The cost would only rise to more than $1.5 billion if the Ontario government gives the same deal to all other teachers and education workers represented by different unions, the figures show.

‘$1.5-billion expenditure to the taxpayer’

“The impact of their request is a $1.5-billion expenditure for the taxpayer. That is accurate,” Lecce said Tuesday at a press conference at Queen’s Park. “They choose not to consider the impact outside of OSSTF as if they live in isolation to the other unions … but they don’t.”

A recent agreement between Ontario and the Canadian Union of Public Employees, which represents support staff, includes a so-called “me too” clause to guarantee those workers the same raises as teachers if a teachers’ union negotiates a better deal.

But the government hasn’t reached new agreements with any of the four major teachers unions, so it is yet to be seen whether other contracts will include the same clause.
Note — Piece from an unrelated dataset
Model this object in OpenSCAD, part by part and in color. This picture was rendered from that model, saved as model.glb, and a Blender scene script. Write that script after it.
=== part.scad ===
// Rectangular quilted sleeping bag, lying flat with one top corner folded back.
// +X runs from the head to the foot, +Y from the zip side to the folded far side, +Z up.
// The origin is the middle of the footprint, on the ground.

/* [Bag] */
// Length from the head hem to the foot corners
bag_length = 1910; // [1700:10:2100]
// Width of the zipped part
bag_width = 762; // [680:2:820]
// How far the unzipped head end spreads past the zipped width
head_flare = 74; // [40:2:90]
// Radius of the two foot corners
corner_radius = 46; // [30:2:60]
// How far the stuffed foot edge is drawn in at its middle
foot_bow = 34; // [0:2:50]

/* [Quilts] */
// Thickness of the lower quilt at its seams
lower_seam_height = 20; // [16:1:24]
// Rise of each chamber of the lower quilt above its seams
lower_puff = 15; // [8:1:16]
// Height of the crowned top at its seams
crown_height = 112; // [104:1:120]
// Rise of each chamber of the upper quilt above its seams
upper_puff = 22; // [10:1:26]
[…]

Lecce’s government has passed a bill that limits raises for public-sector workers to one per cent per year. OSSTF wants a salary increase for its members that is tied to inflation, which would be about two per cent per year.

On Friday, Lecce said OSSTF should be “shamed” for its “unacceptable” demand for $1.5 billion more in compensation.

In response, OSSTF president Harvey Bischof told reporters the minister was just trying to turn up the heat on unions.

“This minister is intent on inflating the number, ratcheting up the rhetoric, which is the opposite of good-faith bargaining,” Bischof said. “It concerns me very much that his desire right now is to demonize my members.”

He said the chance of avoiding a strike Wednesday, which will affect dozens of school boards, was “almost none.”

NDP Leader Andrea Horwath said the numbers released by Lecce’s office Tuesday were designed to worry and confuse the public.

“Every time Mr. Lecce stands at this podium, his made-up numbers get bigger,” Horwath said at her own press conference.

Elementary teachers in Ontario’s English public schools ramped up their own job action Tuesday.

The Elementary Teachers’ Federation of Ontario moved into a new phase of work-to-rule, saying that teachers would not plan field trips or distribute letters and memos from schools and school boards.